Went to a large car dealers recently just to get some information regarding a new model as we intend to change our car later this year. The salesman who we spoke to took our details and then proceeded to try and get us to make a decision there and then to buy despite us telling him we were only after information. When we eventually left we got to thinking as he has taken our details, if we later go back to buy will it be him who gets the commission or the salesman who we eventually deal with. If the former we will go to another dealer as this person was just too pushy and we took a great dislike to the way he tried to get us to buy.


----------



## Pudsey_Bear (Sep 25, 2008)

Go to another dealer maybe, or get the info online, everywhere seems have targets these days, if it's not to sell you something then it's to greet you if you get anywhere near going into a store etc, so the boss sees them actually doing something.

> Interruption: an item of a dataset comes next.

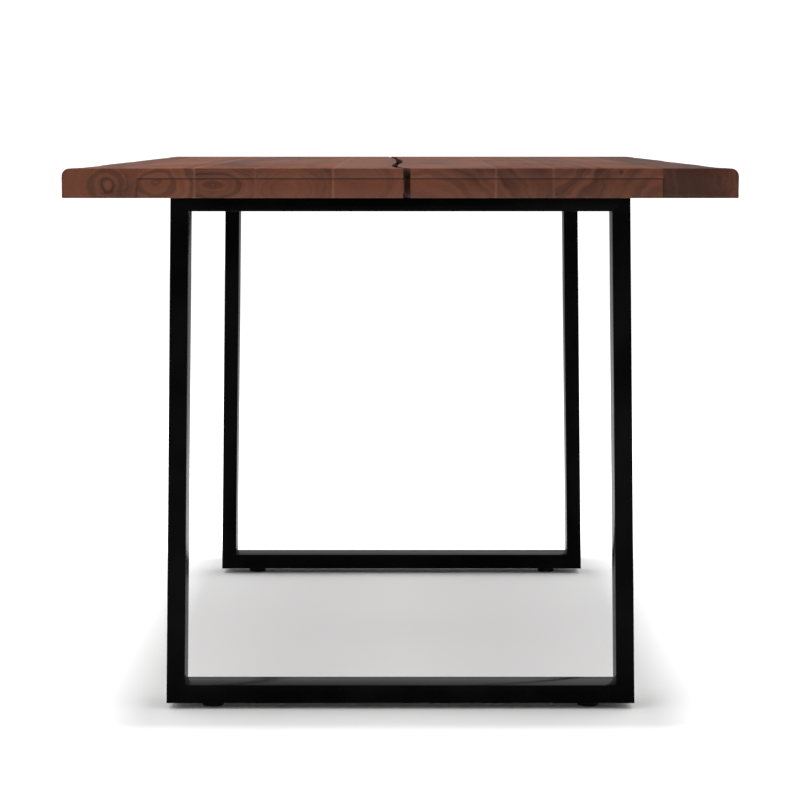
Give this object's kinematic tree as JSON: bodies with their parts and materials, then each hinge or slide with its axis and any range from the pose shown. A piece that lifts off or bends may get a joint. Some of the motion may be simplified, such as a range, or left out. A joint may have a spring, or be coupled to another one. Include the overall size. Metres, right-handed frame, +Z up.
{
  "type": "dining table",
  "caption": "Two-part live-edge wooden table top built from staves, with a natural gap down the middle, on two black rectangular-tube leg frames with screw-adjusted feet.",
  "frame": {"origin": "on the floor, under the middle of the top", "axes": "+X across the table, +Y along the grain, +Z up"},
  "size_m": [0.914, 1.829, 0.762],
  "materials": {
    "walnut_boards": "satin oil",
    "build_up_wood": "satin oil",
    "black_powder_coat": "satin powder coat",
    "zinc_steel": "zinc plated",
    "black_nylon": "moulded, fine grain"
  },
  "bodies": {
    "table": {"left_edge_board": "walnut_boards", "left_stave_1": "walnut_boards", "left_stave_2": "walnut_boards", "left_stave_3": "walnut_boards", "left_gap_stave": "walnut_boards", "right_edge_board": "walnut_boards", "right_stave_1": "walnut_boards", "right_stave_2": "walnut_boards", "right_stave_3": "walnut_boards", "right_gap_stave": "walnut_boards", "left_front_end_batten": "build_up_wood", "left_rear_end_batten": "build_up_wood", "right_front_end_batten": "build_up_wood", "right_rear_end_batten": "build_up_wood", "left_front_leg_batten": "build_up_wood", "left_rear_leg_batten": "build_up_wood", "right_front_leg_batten": "build_up_wood", "right_rear_leg_batten": "build_up_wood", "left_gap_strip": "build_up_wood", "right_gap_strip": "build_up_wood", "centre_cleat": "build_up_wood", "cleat_screws": "zinc_steel", "front_top_rail": "black_powder_coat", "front_bottom_rail": "black_powder_coat", "front_left_upright": "black_powder_coat", "front_right_upright": "black_powder_coat", "rear_top_rail": "black_powder_coat", "rear_bottom_rail": "black_powder_coat", "rear_left_upright": "black_powder_coat", "rear_right_upright": "black_powder_coat", "leg_bolts": "zinc_steel", "leg_washers": "zinc_steel", "wood_inserts": "zinc_steel", "weld_nuts": "zinc_steel"},
    "front_left_foot_stud": {"front_left_stud": "zinc_steel"},
    "front_left_foot_pad": {"front_left_pad": "black_nylon"},
    "front_right_foot_stud": {"front_right_stud": "zinc_steel"},
    "front_right_foot_pad": {"front_right_pad": "black_nylon"},
    "rear_left_foot_stud": {"rear_left_stud": "zinc_steel"},
    "rear_left_foot_pad": {"rear_left_pad": "black_nylon"},
    "rear_right_foot_stud": {"rear_right_stud": "zinc_steel"},
    "rear_right_foot_pad": {"rear_right_pad": "black_nylon"}
  },
  "joints": [
    {"name": "front_left_foot_travel", "type": "slide", "parent": "table", "child": "front_left_foot_stud", "axis": [0, 0, -1], "range_m": [0, 0.01]},
    {"name": "front_left_foot_turn", "type": "hinge", "parent": "front_left_foot_stud", "child": "front_left_foot_pad", "pos_m": [-0.266, -0.7324, 0.0045], "axis": [0, 0, -1], "range_deg": [0, 2880]},
    {"name": "front_right_foot_travel", "type": "slide", "parent": "table", "child": "front_right_foot_stud", "axis": [0, 0, -1], "range_m": [0, 0.01]},
    {"name": "front_right_foot_turn", "type": "hinge", "parent": "front_right_foot_stud", "child": "front_right_foot_pad", "pos_m": [0.266, -0.7324, 0.0045], "axis": [0, 0, -1], "range_deg": [0, 2880]},
    {"name": "rear_left_foot_travel", "type": "slide", "parent": "table", "child": "rear_left_foot_stud", "axis": [0, 0, -1], "range_m": [0, 0.01]},
    {"name": "rear_left_foot_turn", "type": "hinge", "parent": "rear_left_foot_stud", "child": "rear_left_foot_pad", "pos_m": [-0.266, 0.7324, 0.0045], "axis": [0, 0, -1], "range_deg": [0, 2880]},
    {"name": "rear_right_foot_travel", "type": "slide", "parent": "table", "child": "rear_right_foot_stud", "axis": [0, 0, -1], "range_m": [0, 0.01]},
    {"name": "rear_right_foot_turn", "type": "hinge", "parent": "rear_right_foot_stud", "child": "rear_right_foot_pad", "pos_m": [0.266, 0.7324, 0.0045], "axis": [0, 0, -1], "range_deg": [0, 2880]}
  ],
  "couplings": [
    {"joint": "front_left_foot_travel", "follows": "front_left_foot_turn", "m_per_rad": 0.00019894},
    {"joint": "front_right_foot_travel", "follows": "front_right_foot_turn", "m_per_rad": 0.00019894},
    {"joint": "rear_left_foot_travel", "follows": "rear_left_foot_turn", "m_per_rad": 0.00019894},
    {"joint": "rear_right_foot_travel", "follows": "rear_right_foot_turn", "m_per_rad": 0.00019894}
  ]
}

We went looking few a new sofa recently, we bought from a store where they just said Hi when we entered and left us alone until we needed them, we can't do with pushy sales people, offering a drink is the latest ploy it seems.


----------



## erneboy (Feb 8, 2007)

Pushy salesmen, yuk.

When I was a lad one of my mates got a job in a car accessory shop. Mecca for us. I used to call in when I was passing. He was trained to go and greet potential customers as they came into the shop and ask if he could help. We both though this approach far too pushy but his employers insisted on it. One day a bloke came into the shop, my mate went and greeted him and asked if he could help. The bloke said, "Oh yes, I'll just stand here while you have a look around." Spot on, I've used that line a few times.


----------



## suedew (May 10, 2005)

Hate pushy salespeople, and sexist car salespersons. we allowed one to wax lyrical with John for ages whilst i had a good look round. His face was a picture when told that I was the buyer and it might be better to give me the information.
for the record I bought elsewhere.

sue


----------



## Pudsey_Bear (Sep 25, 2008)

suedew said:


> Hate pushy salespeople, and sexist car salespersons. we allowed one to wax lyrical with John for ages whilst i had a good look round. His face was a picture when told that I was the buyer and it might be better to give me the information.
> for the record I bought elsewhere.
> 
> sue


We've done that a few times, but it does happen less often nowadays though.


----------